## begin Material for this task

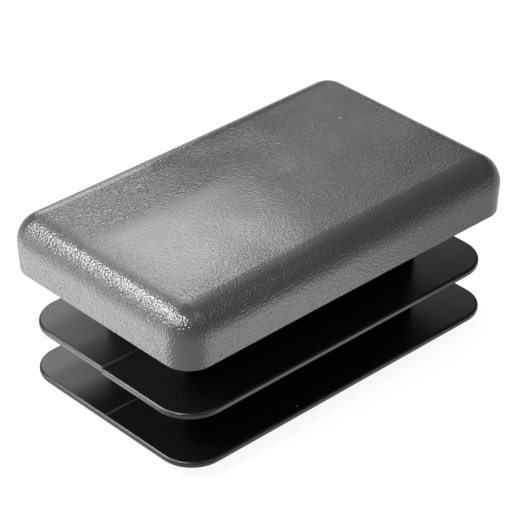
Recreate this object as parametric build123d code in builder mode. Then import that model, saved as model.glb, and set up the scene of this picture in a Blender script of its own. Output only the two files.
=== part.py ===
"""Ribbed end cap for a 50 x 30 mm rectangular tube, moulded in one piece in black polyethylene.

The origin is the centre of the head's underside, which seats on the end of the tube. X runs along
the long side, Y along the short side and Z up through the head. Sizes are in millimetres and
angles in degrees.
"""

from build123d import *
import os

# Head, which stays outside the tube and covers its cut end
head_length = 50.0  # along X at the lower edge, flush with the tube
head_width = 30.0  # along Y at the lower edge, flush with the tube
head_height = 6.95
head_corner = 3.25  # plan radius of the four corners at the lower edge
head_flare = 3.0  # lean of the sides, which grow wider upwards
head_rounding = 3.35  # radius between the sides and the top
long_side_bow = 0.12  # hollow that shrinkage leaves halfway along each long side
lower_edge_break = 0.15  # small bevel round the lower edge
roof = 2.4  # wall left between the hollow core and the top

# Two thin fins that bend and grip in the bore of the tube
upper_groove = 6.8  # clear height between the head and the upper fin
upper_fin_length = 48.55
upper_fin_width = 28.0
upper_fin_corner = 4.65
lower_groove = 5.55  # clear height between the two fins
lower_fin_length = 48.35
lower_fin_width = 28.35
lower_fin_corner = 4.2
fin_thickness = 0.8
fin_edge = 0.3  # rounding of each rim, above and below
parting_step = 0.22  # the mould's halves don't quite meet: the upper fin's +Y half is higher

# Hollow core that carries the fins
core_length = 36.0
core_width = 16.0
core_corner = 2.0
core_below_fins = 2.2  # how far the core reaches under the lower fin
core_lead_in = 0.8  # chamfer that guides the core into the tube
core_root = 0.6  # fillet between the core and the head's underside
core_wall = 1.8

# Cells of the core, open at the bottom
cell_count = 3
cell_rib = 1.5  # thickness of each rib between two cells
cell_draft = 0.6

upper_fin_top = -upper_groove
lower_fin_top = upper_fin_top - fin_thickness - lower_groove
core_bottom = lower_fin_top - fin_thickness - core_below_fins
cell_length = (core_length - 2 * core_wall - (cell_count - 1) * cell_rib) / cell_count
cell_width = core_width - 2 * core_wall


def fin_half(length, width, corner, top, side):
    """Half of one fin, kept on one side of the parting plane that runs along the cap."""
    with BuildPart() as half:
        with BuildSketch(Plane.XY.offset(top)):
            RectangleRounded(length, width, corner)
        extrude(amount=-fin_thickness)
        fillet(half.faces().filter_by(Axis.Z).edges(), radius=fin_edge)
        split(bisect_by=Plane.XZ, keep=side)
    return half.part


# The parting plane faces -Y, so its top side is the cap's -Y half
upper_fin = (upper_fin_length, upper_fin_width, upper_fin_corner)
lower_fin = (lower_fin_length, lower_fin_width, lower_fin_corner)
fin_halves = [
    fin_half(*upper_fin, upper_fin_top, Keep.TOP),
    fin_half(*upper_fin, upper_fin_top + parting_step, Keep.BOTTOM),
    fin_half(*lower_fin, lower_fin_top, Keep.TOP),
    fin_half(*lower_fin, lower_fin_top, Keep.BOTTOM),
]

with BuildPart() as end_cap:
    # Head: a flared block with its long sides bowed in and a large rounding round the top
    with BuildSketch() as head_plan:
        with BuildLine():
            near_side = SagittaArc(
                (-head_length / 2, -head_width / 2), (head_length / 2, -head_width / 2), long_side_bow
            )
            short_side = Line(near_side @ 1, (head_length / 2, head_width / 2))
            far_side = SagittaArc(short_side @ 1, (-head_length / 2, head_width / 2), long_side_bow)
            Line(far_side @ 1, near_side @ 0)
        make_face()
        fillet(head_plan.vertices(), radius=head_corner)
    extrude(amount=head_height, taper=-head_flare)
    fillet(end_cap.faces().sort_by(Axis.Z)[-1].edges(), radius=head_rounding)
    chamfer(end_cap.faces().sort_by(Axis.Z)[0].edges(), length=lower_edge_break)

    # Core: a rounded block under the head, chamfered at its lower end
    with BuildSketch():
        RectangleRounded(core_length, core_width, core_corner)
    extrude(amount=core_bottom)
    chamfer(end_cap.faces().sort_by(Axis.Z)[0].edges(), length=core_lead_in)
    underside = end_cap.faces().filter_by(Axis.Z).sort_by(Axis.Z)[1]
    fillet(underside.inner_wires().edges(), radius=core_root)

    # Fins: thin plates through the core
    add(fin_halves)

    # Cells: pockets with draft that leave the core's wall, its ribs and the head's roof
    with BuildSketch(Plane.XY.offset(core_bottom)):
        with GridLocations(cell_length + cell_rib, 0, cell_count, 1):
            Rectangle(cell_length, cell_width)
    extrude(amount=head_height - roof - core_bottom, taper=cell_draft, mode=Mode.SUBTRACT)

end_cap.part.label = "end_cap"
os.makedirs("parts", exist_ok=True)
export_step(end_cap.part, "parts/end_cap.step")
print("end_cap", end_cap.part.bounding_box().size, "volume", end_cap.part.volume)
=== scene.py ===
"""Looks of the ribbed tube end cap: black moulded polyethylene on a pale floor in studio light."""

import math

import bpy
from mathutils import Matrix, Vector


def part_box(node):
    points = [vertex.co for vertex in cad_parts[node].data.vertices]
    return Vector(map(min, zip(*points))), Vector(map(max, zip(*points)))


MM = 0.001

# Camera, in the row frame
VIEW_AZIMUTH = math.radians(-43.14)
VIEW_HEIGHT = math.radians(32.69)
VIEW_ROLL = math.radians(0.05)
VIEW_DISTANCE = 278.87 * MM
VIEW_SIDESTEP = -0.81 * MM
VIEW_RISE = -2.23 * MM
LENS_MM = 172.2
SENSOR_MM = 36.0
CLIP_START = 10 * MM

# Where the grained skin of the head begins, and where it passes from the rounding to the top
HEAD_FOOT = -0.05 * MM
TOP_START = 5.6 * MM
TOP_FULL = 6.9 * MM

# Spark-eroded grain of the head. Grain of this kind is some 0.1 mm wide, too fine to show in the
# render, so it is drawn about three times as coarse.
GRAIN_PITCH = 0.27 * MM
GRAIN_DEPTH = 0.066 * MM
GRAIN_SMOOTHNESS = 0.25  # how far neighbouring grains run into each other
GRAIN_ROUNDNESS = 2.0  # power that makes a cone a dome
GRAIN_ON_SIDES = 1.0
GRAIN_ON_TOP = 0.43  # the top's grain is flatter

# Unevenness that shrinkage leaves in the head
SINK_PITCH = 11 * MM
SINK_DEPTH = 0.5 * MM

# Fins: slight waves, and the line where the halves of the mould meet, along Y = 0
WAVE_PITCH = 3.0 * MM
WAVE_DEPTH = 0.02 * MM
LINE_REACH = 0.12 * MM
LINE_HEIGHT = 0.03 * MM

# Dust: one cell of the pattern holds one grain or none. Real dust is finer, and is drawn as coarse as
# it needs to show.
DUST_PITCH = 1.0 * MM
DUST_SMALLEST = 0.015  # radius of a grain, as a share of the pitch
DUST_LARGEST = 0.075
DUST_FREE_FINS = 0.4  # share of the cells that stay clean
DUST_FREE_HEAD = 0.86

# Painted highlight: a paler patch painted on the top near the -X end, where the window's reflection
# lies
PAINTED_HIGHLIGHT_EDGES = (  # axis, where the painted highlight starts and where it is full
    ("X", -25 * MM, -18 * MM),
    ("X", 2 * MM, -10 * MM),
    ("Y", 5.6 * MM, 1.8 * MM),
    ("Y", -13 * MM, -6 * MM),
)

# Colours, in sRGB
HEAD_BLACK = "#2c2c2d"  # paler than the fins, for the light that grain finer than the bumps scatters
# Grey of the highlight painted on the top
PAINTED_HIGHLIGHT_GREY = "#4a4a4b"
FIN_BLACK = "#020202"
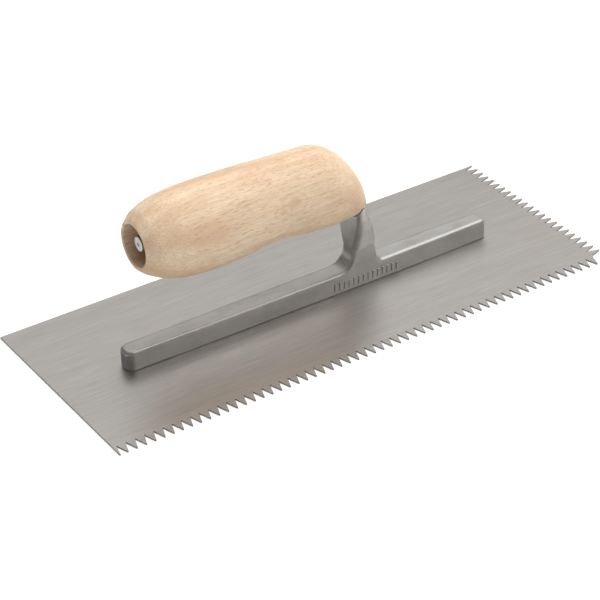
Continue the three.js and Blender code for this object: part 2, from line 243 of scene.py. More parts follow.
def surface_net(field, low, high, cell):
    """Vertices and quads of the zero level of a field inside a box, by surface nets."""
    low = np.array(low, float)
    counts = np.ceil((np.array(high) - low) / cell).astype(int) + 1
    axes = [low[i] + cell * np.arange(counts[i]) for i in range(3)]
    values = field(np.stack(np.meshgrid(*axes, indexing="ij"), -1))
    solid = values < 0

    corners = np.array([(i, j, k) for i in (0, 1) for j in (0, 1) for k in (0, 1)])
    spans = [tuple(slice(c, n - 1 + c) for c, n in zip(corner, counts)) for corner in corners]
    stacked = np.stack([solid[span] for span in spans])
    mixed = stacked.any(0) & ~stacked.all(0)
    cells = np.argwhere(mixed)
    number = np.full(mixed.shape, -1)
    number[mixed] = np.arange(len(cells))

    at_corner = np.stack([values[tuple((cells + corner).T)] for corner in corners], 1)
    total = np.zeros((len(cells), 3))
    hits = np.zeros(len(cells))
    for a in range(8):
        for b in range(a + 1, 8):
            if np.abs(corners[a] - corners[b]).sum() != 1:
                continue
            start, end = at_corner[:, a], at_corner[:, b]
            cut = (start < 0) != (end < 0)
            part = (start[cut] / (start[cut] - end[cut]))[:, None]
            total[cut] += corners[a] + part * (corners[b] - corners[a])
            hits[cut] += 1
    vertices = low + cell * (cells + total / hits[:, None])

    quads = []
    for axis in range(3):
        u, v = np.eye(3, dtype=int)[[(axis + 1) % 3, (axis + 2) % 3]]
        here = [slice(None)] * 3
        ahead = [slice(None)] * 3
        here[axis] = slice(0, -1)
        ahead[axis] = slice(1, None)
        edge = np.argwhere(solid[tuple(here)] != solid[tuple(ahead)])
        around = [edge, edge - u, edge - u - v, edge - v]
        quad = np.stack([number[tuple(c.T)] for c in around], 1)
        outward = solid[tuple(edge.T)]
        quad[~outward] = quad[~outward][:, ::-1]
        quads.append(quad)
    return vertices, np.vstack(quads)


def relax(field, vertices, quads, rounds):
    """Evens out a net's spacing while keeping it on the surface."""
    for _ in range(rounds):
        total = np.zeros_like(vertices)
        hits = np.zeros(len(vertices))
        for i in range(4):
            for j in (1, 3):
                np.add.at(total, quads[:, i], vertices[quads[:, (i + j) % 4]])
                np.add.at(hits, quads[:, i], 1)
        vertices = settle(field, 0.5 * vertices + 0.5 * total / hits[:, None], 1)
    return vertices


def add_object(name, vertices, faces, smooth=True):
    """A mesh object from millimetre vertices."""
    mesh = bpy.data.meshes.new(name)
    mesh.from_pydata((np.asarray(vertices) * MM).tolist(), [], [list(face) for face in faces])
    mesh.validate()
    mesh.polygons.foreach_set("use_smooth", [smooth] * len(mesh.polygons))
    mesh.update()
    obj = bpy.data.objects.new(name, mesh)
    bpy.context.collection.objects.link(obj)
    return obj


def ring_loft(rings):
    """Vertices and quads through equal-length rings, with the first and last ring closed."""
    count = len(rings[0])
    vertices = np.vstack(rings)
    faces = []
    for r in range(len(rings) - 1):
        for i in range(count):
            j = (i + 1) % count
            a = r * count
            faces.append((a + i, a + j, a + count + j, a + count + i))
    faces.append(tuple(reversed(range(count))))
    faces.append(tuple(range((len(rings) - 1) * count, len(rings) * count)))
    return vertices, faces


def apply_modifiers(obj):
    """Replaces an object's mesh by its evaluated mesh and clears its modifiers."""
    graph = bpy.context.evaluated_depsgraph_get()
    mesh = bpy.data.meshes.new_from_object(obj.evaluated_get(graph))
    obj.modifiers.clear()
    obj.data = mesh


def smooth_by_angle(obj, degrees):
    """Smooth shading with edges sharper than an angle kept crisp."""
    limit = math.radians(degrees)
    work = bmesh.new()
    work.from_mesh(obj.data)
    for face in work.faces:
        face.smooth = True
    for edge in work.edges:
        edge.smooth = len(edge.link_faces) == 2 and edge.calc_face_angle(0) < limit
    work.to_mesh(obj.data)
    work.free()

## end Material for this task

Task instructions:
Copy out exactly the lines from the one with "zip(*points))), Vector(map(max, zip(*points)))" through the one with "CLIP_START = 10 * MM", counting both ends, and no other lines.

The reply:
    return Vector(map(min, zip(*points))), Vector(map(max, zip(*points)))


MM = 0.001

# Camera, in the row frame
VIEW_AZIMUTH = math.radians(-43.14)
VIEW_HEIGHT = math.radians(32.69)
VIEW_ROLL = math.radians(0.05)
VIEW_DISTANCE = 278.87 * MM
VIEW_SIDESTEP = -0.81 * MM
VIEW_RISE = -2.23 * MM
LENS_MM = 172.2
SENSOR_MM = 36.0
CLIP_START = 10 * MM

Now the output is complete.